-- Dataset rows --
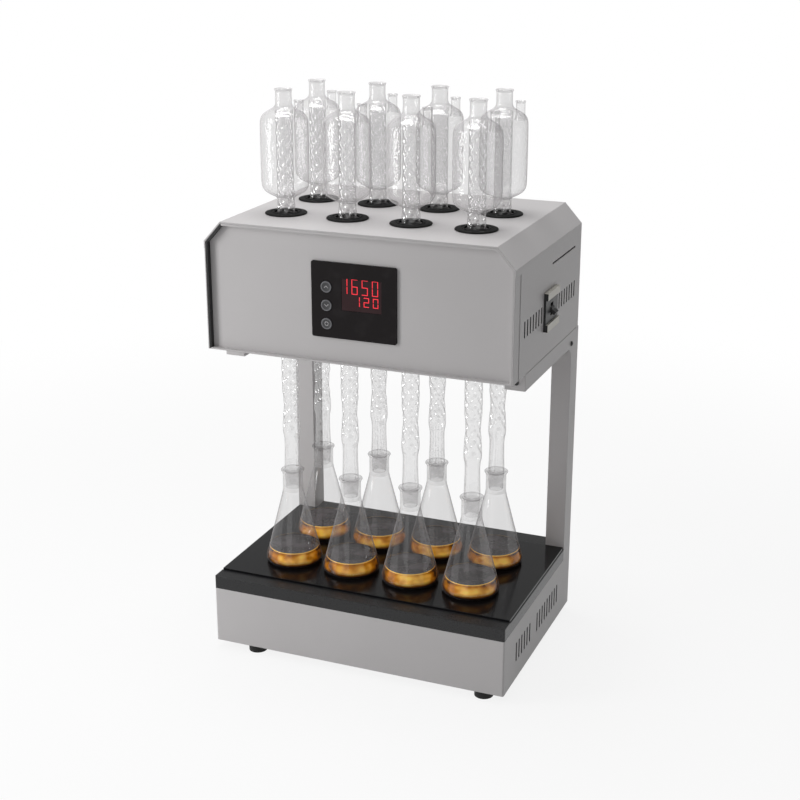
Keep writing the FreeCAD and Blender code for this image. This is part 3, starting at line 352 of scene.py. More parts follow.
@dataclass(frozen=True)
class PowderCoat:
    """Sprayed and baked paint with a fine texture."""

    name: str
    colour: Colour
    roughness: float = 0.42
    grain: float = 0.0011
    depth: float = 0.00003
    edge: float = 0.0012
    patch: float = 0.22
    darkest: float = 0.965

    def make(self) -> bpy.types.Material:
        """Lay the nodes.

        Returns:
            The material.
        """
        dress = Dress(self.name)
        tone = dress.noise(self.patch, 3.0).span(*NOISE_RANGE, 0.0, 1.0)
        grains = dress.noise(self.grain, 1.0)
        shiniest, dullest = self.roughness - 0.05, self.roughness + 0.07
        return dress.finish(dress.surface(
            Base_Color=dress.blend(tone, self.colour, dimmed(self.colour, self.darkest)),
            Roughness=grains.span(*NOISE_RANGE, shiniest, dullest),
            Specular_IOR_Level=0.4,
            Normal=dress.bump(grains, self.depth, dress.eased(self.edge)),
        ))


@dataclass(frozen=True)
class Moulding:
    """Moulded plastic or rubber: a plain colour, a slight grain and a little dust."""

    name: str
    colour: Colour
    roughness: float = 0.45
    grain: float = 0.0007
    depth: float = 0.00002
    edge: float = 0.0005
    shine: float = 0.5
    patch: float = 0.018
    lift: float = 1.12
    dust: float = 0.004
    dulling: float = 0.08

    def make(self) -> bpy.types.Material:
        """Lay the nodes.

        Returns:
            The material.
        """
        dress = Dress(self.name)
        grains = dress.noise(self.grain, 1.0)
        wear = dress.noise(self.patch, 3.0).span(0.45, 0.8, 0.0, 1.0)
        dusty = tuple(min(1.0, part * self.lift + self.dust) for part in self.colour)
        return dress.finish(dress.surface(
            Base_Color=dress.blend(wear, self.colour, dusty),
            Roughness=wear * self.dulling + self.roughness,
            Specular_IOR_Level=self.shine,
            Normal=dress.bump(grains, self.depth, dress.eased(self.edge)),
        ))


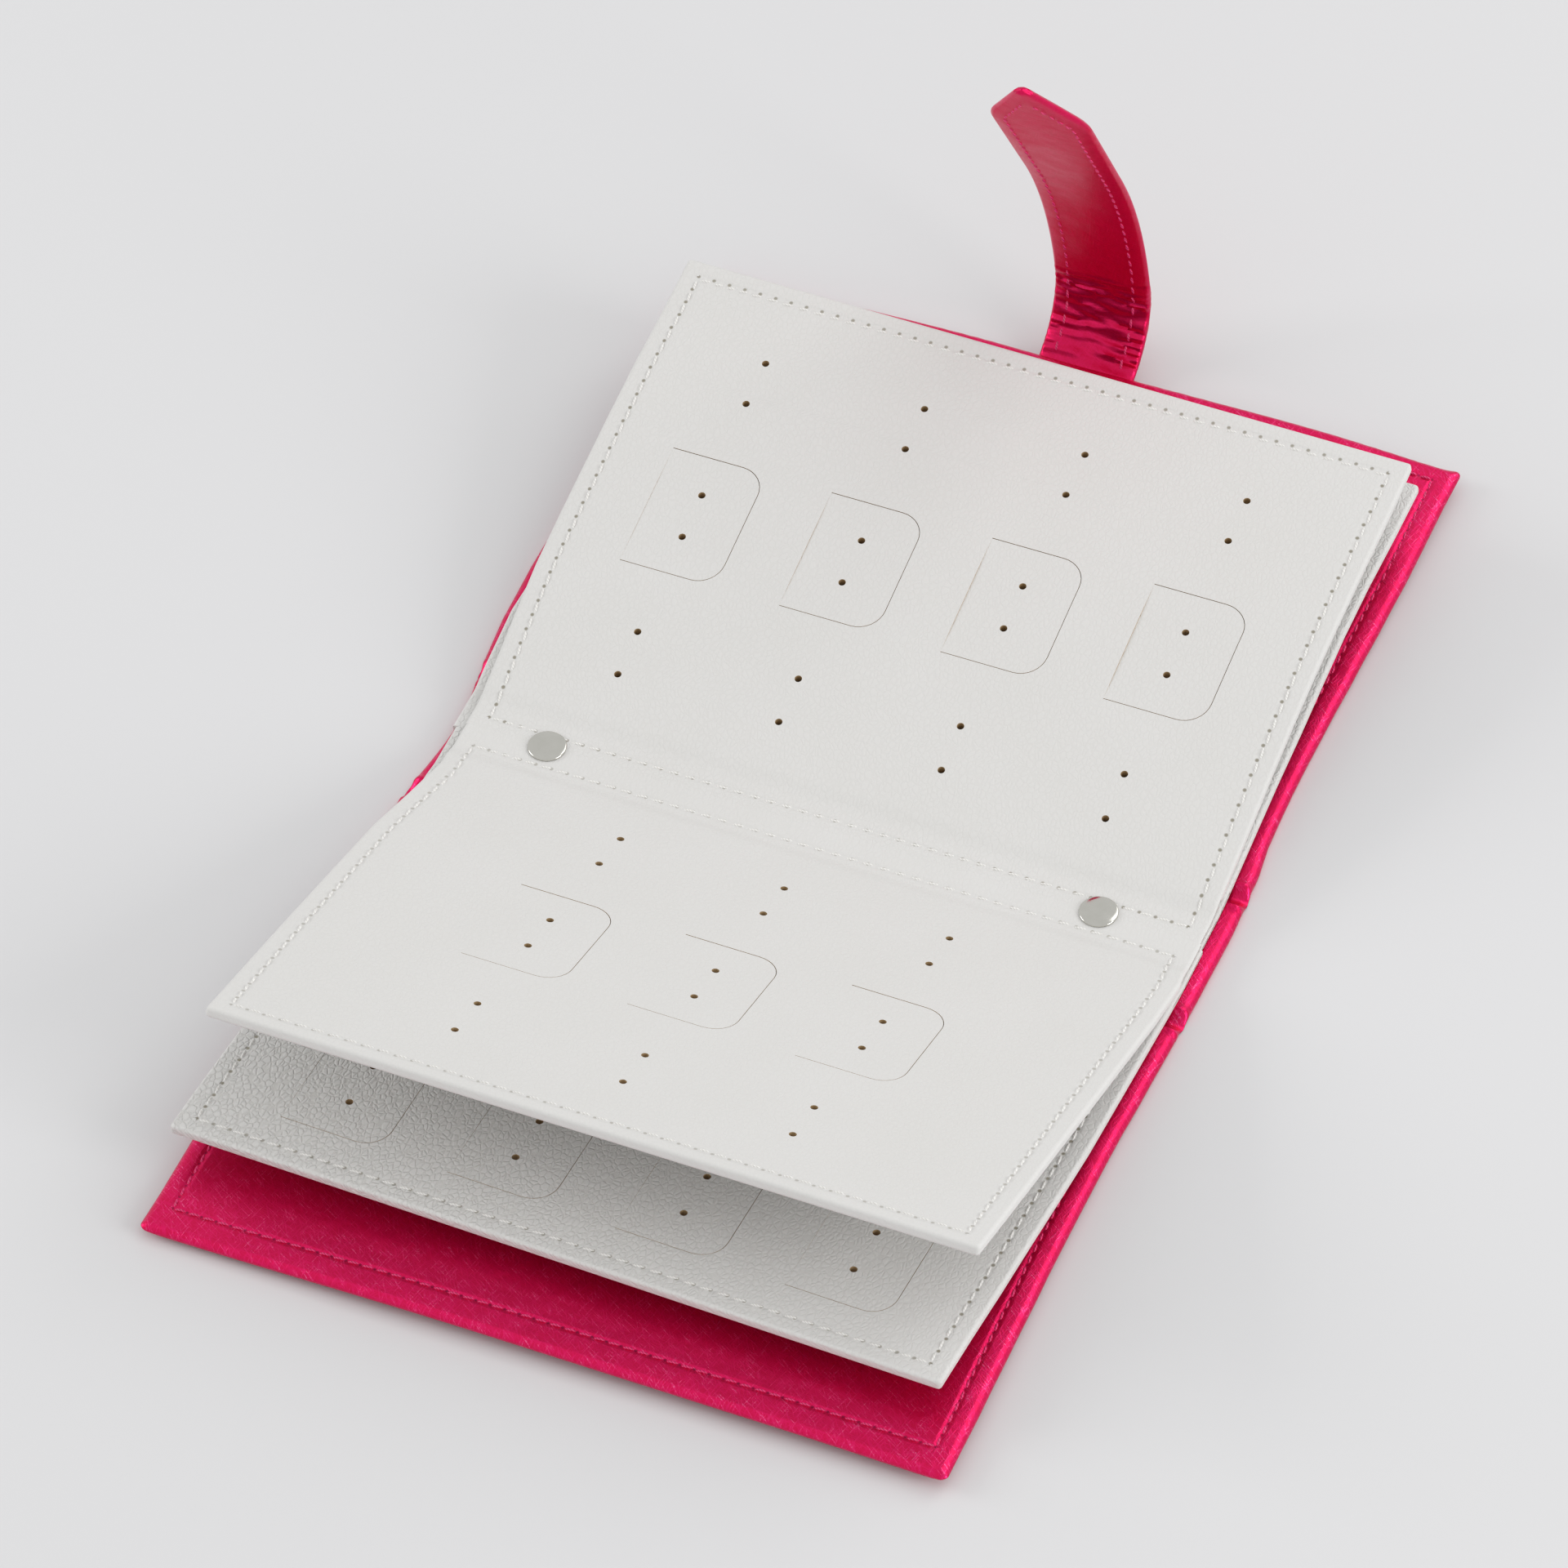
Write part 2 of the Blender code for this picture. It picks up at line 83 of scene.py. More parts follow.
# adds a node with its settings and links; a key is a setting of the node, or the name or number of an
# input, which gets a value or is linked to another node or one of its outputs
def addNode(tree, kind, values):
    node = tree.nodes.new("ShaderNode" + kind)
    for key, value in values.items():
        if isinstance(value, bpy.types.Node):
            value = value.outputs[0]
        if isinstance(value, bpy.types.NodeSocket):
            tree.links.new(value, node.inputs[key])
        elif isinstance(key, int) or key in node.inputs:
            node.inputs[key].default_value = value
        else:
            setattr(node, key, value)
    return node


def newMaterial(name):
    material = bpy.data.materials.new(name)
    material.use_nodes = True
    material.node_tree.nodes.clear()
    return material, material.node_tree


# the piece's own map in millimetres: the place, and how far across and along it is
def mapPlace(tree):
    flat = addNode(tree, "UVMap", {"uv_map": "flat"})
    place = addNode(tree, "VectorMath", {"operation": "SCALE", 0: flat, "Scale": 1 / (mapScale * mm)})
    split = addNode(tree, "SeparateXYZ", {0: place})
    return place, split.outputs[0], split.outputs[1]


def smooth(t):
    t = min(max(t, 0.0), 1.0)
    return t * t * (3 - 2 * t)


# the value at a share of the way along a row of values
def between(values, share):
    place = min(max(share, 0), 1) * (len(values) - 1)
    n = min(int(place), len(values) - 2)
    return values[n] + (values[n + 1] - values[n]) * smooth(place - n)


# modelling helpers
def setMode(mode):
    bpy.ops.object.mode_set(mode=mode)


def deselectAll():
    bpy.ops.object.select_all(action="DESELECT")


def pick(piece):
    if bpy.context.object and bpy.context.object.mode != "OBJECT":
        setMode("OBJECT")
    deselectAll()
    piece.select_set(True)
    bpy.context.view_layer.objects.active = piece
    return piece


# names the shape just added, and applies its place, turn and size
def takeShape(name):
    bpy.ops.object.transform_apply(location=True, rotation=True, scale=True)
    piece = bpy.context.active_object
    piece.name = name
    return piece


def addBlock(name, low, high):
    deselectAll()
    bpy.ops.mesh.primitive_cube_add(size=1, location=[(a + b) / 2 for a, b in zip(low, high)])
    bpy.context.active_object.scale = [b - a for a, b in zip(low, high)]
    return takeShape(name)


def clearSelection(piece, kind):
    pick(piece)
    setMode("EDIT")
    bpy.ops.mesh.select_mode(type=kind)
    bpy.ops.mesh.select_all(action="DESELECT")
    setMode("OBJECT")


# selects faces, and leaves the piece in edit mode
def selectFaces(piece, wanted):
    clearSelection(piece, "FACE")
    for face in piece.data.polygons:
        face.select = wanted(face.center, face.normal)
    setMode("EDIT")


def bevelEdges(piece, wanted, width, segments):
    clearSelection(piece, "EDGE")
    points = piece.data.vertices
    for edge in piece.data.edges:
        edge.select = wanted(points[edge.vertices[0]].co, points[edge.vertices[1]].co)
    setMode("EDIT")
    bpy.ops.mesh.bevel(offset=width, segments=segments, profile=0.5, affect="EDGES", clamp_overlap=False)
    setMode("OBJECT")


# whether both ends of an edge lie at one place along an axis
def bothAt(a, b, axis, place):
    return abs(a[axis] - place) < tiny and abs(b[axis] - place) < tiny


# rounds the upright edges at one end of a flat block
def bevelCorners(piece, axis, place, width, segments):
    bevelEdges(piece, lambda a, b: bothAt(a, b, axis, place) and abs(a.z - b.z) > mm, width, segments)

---

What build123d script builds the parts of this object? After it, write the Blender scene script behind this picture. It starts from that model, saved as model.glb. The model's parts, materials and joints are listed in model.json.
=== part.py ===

...

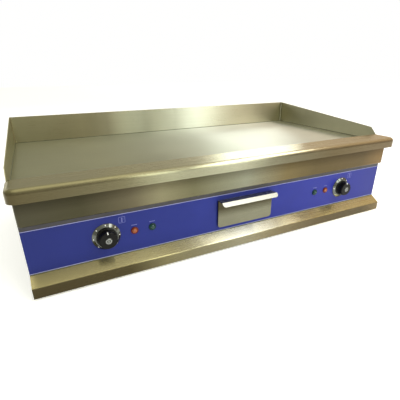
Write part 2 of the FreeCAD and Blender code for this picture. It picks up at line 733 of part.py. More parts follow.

-- Your goal --
Everything from the line containing "Keep writing the" down to the line containing "and baked paint" should be repeated exactly, with both end lines kept and no other lines added.

-- Written answer --
Keep writing the FreeCAD and Blender code for this image. This is part 3, starting at line 352 of scene.py. More parts follow.
@dataclass(frozen=True)
class PowderCoat:
    """Sprayed and baked paint with a fine texture."""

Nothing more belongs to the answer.